Web-Based Economic Activity Classification

Comparing semi-supervised text classification methods to deal with noisy labels

More Info
expand_more

Abstract

In order to provide accurate statistics for industries, the classification of enterprises by economic activity is an important task for national statistical institutes. The economic activity codes in the Dutch business register are less accurate for small enterprises since small enterprises are not labelled manually. To increase the quality of the register, automatic classification of enterprises based on their websites has been tried with supervised text mining techniques. The performance of current supervised text mining techniques is limited by the available accurately labelled training data.
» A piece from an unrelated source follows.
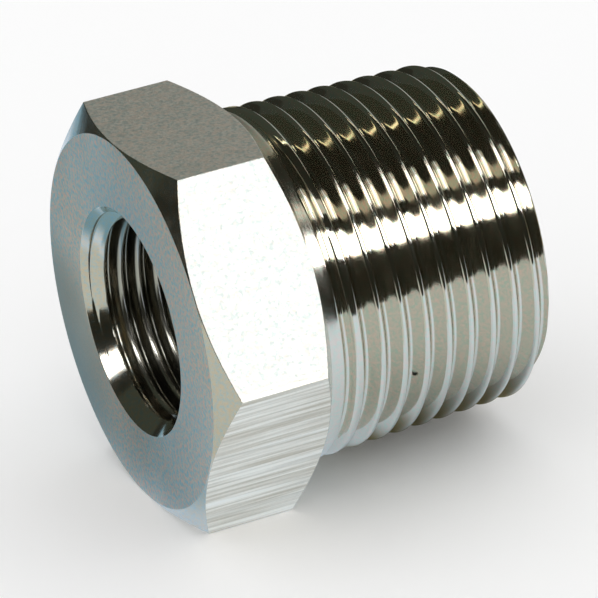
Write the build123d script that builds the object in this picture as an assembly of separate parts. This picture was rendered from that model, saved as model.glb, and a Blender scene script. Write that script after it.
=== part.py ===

Since inaccurate labels are available for all enterprises, the current study investigates how to leverage the noisy labelled data to improve the economic activity classification of small enterprises based on their webpage texts. The current study compares the performance of various semi-supervised methods that enlarge the training data by leveraging the abundance of noisy labelled data. The methods are compared against a supervised baseline, which uses all noisy data as is. The proposed proportional weakly self-training method queries noisy labelled instances through high probability sampling and filters mispredicted instances. Results showed that proportional weakly self-training improves upon the supervised baseline while requiring far less training instances. From qualitative analyses, we conclude that the filter of proportional weakly self-training reduces error propagation compared to classic self-training. Additional experimental results showed that large enterprises are less suitable as training data for prediction of small enterprises and that top-k performance scores improve results but are not yet sufficient for semi-automatic classification. Further examination of error detection methods is recommended to improve web-based economic activity classification.